**WHAT NEEDS TO BE DONE:** A precise retyping is required of every line from the one containing "far = middle + 1.5" down to the one containing "imported = [obj", both included, and of no other line.

[Start DATASET]

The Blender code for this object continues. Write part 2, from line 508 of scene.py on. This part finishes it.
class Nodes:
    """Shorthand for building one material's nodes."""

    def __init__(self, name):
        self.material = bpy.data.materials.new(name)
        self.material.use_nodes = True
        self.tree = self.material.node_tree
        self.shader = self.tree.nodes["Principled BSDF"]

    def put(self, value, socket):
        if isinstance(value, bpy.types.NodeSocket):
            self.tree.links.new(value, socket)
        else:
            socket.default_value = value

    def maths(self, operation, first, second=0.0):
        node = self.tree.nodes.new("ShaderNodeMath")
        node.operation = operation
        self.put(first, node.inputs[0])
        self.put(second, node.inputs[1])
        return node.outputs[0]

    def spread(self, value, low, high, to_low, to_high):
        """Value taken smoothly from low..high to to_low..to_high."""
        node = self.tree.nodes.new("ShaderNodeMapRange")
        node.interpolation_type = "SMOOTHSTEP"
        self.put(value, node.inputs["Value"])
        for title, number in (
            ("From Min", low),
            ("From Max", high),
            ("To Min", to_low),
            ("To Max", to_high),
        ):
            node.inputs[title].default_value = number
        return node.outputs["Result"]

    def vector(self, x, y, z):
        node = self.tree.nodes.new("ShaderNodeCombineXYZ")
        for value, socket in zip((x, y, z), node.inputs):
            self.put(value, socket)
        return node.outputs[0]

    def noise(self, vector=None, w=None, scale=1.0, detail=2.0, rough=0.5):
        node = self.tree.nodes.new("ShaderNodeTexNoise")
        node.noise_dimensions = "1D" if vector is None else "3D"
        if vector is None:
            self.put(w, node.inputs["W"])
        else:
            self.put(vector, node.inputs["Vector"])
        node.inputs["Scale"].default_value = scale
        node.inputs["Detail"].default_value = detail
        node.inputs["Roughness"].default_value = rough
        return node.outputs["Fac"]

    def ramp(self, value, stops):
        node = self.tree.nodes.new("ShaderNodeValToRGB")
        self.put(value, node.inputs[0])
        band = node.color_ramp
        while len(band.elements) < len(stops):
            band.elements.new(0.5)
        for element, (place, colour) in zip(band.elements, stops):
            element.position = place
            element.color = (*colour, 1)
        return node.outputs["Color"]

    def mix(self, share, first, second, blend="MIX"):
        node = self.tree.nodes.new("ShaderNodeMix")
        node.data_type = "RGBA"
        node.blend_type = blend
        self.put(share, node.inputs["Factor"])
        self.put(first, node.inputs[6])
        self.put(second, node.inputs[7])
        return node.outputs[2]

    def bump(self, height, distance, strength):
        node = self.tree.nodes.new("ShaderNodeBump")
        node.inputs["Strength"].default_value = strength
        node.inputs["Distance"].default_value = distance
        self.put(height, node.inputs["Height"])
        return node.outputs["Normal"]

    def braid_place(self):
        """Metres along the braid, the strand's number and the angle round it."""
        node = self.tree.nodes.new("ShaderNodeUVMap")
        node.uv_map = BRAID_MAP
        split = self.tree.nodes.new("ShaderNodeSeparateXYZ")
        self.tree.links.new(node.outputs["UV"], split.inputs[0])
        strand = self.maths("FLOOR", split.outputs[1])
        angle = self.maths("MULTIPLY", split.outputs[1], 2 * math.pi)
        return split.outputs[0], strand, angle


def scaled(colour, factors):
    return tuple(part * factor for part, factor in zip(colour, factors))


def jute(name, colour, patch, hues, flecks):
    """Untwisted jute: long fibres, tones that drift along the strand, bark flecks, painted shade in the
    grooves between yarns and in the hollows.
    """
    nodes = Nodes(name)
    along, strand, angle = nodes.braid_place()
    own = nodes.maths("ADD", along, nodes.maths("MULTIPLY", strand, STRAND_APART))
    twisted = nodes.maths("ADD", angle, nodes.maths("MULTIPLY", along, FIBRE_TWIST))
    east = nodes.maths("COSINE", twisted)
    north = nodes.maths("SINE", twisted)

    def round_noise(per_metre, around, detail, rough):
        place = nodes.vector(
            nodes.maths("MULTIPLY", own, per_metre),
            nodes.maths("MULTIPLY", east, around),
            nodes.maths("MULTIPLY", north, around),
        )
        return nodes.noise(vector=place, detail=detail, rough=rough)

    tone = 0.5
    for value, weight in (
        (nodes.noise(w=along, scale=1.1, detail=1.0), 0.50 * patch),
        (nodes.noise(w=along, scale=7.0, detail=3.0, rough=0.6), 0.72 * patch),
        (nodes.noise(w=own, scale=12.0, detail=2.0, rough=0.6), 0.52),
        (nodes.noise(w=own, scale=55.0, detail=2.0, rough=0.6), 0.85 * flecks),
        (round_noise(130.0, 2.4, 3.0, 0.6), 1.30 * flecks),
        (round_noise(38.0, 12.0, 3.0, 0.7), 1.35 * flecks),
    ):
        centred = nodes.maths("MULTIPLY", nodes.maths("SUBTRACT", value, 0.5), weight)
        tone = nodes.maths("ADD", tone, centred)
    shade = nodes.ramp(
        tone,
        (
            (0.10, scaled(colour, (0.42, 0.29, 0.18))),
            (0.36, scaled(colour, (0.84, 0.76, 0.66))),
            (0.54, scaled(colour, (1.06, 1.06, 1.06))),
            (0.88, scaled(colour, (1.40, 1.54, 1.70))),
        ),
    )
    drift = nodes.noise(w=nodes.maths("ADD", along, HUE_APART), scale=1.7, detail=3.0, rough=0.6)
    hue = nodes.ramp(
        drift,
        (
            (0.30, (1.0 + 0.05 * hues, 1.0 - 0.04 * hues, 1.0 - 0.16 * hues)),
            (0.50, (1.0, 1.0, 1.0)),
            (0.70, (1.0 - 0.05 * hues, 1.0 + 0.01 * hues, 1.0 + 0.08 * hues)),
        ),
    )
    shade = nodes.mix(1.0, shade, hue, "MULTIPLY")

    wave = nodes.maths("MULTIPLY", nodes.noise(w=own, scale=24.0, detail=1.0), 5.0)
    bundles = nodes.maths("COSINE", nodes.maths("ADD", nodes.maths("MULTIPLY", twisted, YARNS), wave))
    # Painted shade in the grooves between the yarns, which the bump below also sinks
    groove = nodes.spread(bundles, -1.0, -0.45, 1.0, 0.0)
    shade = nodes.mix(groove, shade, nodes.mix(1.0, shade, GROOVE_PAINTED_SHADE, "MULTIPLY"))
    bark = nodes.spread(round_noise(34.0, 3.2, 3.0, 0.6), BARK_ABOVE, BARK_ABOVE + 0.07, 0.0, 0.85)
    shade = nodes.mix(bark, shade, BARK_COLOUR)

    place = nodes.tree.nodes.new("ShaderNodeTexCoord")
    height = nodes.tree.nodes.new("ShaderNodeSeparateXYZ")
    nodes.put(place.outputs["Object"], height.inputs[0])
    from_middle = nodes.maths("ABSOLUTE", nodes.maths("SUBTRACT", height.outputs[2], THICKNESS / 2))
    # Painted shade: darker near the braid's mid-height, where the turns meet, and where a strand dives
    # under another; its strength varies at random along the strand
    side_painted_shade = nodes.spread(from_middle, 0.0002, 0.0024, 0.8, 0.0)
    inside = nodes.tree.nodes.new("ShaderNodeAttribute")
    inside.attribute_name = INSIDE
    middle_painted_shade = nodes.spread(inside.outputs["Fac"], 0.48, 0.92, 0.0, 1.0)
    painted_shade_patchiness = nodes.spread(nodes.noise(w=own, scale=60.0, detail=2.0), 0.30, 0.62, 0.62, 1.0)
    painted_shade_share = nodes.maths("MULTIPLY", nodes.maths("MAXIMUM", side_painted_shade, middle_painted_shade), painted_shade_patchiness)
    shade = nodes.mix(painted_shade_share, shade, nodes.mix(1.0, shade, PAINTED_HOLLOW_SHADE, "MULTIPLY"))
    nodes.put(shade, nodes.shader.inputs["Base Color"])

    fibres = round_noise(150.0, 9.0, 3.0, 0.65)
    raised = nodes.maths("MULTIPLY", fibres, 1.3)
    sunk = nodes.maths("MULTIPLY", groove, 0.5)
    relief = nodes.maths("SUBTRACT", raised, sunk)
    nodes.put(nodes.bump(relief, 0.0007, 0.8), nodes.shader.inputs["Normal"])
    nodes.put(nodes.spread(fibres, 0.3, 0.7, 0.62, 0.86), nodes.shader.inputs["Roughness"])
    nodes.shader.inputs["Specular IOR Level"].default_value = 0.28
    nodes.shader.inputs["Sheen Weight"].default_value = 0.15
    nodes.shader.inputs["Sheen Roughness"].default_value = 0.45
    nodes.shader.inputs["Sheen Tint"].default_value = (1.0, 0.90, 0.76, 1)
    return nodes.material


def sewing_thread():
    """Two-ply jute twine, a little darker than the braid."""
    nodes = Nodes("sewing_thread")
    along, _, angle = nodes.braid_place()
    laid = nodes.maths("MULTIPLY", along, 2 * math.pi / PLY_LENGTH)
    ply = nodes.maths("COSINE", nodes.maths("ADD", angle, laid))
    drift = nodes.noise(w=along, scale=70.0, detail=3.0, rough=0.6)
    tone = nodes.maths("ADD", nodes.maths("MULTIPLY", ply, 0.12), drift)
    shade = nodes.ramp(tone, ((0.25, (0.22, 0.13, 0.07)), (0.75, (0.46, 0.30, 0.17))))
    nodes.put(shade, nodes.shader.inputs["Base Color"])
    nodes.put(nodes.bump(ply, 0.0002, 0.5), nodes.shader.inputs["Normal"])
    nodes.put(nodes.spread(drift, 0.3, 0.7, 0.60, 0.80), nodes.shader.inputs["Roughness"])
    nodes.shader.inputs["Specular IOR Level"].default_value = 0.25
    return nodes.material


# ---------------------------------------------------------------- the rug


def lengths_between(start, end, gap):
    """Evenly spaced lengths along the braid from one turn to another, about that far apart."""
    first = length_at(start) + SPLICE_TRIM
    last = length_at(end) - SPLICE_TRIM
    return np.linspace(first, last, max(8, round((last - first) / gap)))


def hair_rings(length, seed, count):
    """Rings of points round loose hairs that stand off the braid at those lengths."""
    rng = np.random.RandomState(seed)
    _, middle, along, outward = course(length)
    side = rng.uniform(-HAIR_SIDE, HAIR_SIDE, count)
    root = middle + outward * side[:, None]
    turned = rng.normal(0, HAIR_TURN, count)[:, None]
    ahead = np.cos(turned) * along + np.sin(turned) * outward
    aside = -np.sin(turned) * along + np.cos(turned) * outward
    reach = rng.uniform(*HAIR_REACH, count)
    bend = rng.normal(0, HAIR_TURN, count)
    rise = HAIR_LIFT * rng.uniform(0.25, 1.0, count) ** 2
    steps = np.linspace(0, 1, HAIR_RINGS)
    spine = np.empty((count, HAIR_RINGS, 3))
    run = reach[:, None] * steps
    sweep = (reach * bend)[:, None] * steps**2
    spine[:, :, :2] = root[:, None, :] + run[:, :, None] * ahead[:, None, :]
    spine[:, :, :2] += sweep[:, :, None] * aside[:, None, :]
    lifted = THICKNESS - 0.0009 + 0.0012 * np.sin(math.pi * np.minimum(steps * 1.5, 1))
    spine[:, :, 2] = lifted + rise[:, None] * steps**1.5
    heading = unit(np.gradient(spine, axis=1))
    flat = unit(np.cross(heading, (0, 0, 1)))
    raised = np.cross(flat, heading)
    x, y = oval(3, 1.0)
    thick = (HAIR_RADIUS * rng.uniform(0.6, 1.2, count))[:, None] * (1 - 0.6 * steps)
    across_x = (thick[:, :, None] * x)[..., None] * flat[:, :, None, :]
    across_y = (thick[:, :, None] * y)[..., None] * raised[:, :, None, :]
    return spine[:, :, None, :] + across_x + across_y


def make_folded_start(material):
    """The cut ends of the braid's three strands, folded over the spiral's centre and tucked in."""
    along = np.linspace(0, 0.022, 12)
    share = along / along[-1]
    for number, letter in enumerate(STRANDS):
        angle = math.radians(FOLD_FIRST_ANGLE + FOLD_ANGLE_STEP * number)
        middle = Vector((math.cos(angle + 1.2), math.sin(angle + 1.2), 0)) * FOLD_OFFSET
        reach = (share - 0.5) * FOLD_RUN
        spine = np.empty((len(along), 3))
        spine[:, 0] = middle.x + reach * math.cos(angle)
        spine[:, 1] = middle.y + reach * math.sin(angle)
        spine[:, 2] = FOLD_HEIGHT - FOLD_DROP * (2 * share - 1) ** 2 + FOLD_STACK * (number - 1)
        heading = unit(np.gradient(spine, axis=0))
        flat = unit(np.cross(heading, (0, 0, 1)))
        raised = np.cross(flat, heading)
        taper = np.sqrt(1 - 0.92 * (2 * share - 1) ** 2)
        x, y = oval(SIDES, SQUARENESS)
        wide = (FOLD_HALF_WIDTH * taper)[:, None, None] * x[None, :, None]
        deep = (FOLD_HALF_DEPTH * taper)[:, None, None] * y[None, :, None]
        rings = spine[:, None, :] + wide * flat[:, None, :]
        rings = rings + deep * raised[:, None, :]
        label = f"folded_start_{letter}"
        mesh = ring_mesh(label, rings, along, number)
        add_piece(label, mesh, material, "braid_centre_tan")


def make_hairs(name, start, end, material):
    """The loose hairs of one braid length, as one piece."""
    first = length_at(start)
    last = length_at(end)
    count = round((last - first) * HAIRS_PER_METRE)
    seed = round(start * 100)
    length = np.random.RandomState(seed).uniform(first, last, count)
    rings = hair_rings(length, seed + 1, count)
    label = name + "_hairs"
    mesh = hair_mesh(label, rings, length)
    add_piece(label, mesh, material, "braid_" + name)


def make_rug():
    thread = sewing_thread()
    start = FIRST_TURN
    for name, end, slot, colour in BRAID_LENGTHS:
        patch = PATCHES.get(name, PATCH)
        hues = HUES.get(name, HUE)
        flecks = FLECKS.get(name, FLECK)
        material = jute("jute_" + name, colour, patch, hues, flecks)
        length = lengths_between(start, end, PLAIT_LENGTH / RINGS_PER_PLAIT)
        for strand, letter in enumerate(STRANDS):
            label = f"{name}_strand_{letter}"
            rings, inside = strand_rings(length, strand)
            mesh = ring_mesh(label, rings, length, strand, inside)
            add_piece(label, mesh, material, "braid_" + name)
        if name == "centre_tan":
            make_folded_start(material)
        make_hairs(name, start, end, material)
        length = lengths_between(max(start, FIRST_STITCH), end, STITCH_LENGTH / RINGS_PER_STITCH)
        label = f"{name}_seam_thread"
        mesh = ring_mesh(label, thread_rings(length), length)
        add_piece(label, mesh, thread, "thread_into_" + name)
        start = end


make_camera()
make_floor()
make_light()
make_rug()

[End DATASET]
[Start DATASET]

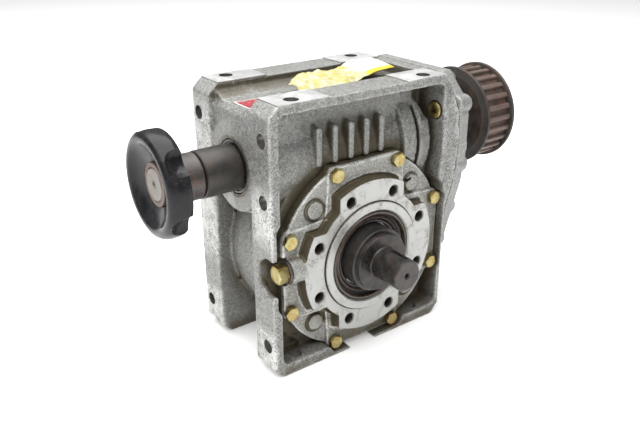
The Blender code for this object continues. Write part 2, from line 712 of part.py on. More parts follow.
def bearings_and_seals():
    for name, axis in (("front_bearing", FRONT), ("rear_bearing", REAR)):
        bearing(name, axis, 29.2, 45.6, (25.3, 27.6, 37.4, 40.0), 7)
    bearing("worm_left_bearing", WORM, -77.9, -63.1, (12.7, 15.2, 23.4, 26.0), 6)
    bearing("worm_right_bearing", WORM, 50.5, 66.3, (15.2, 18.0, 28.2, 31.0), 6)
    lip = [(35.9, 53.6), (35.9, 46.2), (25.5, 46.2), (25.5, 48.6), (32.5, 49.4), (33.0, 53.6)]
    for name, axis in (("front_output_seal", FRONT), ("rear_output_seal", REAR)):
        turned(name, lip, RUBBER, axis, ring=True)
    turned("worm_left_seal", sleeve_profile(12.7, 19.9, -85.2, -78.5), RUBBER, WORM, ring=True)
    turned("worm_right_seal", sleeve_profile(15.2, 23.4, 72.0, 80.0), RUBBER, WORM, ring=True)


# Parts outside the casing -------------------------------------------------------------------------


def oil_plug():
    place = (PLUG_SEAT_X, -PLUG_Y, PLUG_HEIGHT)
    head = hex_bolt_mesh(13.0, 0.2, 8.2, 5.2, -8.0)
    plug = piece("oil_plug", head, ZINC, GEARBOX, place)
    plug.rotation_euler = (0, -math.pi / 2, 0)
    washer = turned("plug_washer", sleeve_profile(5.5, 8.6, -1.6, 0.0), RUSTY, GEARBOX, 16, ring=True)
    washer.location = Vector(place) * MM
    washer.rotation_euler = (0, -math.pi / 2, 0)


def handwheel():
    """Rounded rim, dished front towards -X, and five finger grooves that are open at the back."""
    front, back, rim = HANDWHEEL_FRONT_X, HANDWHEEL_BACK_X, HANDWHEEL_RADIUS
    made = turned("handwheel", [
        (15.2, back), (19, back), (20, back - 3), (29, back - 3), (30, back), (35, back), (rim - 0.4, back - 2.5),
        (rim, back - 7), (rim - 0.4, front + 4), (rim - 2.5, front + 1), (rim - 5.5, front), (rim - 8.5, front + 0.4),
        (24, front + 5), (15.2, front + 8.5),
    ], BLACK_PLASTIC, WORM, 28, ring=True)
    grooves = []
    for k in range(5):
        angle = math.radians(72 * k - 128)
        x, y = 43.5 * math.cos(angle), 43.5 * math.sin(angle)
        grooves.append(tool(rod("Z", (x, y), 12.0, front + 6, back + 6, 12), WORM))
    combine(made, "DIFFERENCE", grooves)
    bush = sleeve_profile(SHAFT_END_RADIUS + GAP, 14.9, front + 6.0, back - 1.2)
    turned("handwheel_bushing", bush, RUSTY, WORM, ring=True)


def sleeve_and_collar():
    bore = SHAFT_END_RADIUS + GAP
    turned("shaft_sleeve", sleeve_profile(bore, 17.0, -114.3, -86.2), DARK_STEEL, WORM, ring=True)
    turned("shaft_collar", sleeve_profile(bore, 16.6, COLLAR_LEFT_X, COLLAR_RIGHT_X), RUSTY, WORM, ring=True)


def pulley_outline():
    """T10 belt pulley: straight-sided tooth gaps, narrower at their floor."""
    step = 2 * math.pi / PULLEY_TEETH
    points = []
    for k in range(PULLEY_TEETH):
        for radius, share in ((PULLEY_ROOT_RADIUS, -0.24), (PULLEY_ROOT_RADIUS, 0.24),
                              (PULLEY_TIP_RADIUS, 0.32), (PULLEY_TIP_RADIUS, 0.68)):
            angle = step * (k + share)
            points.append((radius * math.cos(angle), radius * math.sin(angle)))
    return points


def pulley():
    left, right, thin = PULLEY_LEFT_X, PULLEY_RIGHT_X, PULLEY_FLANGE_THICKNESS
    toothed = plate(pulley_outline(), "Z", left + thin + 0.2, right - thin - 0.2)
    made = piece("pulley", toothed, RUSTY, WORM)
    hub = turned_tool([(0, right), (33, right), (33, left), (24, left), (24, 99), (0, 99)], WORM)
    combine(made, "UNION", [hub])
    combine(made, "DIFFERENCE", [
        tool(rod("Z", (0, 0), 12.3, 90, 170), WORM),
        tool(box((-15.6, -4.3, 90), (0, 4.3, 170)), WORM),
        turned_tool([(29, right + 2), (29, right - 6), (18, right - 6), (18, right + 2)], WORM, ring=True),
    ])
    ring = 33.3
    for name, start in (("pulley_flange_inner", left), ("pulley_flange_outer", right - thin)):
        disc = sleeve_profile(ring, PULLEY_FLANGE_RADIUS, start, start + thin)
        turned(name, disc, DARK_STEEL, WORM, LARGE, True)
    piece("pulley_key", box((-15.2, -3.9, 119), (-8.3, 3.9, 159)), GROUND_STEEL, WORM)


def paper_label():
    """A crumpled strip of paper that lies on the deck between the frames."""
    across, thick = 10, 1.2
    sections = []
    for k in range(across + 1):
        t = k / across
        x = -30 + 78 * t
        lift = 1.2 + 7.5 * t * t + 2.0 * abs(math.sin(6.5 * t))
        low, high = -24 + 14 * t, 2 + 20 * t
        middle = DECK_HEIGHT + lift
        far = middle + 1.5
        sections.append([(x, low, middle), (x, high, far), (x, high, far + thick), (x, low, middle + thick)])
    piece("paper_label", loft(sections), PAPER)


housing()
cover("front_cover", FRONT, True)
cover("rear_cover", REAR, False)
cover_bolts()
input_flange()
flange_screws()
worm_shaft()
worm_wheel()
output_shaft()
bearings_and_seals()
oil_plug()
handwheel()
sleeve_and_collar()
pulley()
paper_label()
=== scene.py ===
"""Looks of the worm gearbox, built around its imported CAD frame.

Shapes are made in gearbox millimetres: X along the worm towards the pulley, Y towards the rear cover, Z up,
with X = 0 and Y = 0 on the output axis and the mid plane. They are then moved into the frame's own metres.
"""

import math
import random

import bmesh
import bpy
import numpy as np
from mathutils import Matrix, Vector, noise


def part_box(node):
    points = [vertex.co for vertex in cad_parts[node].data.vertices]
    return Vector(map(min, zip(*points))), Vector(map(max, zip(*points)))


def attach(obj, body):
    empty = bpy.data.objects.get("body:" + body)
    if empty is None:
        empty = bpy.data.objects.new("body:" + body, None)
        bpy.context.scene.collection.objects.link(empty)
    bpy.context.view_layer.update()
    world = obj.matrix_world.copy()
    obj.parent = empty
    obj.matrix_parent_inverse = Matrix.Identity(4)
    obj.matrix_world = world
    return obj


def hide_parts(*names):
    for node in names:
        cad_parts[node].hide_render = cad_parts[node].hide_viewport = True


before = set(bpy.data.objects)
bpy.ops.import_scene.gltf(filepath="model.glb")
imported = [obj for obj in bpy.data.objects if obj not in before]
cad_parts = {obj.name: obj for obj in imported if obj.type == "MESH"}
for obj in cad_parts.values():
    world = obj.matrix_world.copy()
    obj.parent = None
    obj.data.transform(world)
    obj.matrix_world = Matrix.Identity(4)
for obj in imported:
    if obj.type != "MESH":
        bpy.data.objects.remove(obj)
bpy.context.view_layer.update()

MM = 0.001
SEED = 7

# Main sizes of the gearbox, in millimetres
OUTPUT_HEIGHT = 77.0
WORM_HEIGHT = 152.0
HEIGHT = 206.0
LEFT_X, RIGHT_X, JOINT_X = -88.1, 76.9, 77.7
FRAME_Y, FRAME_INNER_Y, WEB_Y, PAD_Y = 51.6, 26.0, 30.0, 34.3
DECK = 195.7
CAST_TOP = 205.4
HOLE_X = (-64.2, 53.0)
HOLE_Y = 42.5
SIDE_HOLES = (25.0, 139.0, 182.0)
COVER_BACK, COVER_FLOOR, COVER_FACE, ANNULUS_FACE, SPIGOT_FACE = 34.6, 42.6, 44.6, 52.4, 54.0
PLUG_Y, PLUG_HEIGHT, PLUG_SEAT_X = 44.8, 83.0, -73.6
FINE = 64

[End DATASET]
[Start DATASET]

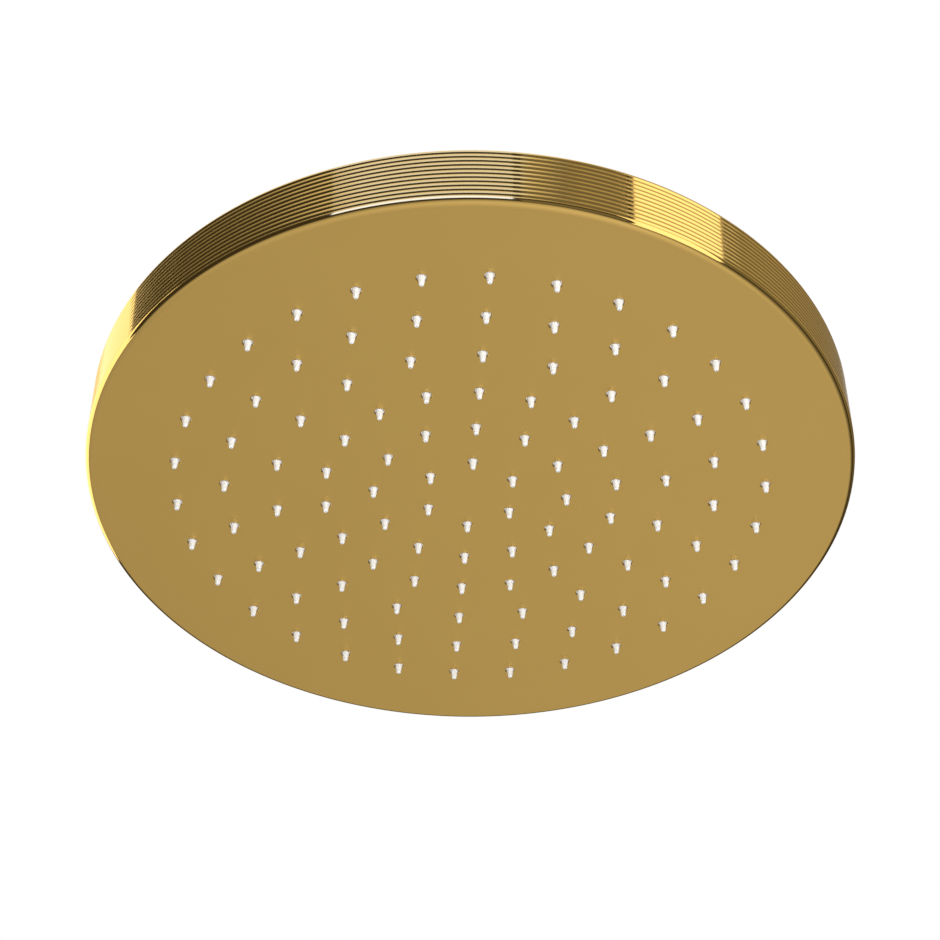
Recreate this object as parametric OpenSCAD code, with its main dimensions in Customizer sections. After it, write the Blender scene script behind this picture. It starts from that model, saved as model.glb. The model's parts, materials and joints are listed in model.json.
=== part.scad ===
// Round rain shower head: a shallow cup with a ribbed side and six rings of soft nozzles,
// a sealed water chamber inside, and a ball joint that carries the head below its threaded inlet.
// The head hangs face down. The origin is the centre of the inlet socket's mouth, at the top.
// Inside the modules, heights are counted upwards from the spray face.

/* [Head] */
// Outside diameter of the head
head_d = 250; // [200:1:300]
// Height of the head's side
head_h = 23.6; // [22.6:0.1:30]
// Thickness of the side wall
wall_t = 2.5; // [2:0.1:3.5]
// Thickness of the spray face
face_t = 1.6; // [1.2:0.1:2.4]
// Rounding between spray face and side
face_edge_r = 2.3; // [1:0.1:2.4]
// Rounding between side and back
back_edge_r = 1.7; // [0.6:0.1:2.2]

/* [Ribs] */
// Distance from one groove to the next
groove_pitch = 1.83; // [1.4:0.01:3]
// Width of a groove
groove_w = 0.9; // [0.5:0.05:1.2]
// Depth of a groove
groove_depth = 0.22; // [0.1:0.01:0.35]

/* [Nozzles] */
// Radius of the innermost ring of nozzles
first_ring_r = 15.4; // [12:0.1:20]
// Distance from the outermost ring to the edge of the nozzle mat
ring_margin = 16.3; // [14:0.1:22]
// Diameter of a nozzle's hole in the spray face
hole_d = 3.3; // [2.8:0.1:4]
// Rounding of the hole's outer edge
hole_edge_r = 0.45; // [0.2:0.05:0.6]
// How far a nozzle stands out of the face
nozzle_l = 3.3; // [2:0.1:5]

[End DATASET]

**EXERCISE OUTPUT:**
        far = middle + 1.5
        sections.append([(x, low, middle), (x, high, far), (x, high, far + thick), (x, low, middle + thick)])
    piece("paper_label", loft(sections), PAPER)


housing()
cover("front_cover", FRONT, True)
cover("rear_cover", REAR, False)
cover_bolts()
input_flange()
flange_screws()
worm_shaft()
worm_wheel()
output_shaft()
bearings_and_seals()
oil_plug()
handwheel()
sleeve_and_collar()
pulley()
paper_label()
=== scene.py ===
"""Looks of the worm gearbox, built around its imported CAD frame.

Shapes are made in gearbox millimetres: X along the worm towards the pulley, Y towards the rear cover, Z up,
with X = 0 and Y = 0 on the output axis and the mid plane. They are then moved into the frame's own metres.
"""

import math
import random

import bmesh
import bpy
import numpy as np
from mathutils import Matrix, Vector, noise


def part_box(node):
    points = [vertex.co for vertex in cad_parts[node].data.vertices]
    return Vector(map(min, zip(*points))), Vector(map(max, zip(*points)))


def attach(obj, body):
    empty = bpy.data.objects.get("body:" + body)
    if empty is None:
        empty = bpy.data.objects.new("body:" + body, None)
        bpy.context.scene.collection.objects.link(empty)
    bpy.context.view_layer.update()
    world = obj.matrix_world.copy()
    obj.parent = empty
    obj.matrix_parent_inverse = Matrix.Identity(4)
    obj.matrix_world = world
    return obj


def hide_parts(*names):
    for node in names:
        cad_parts[node].hide_render = cad_parts[node].hide_viewport = True


before = set(bpy.data.objects)
bpy.ops.import_scene.gltf(filepath="model.glb")
imported = [obj for obj in bpy.data.objects if obj not in before]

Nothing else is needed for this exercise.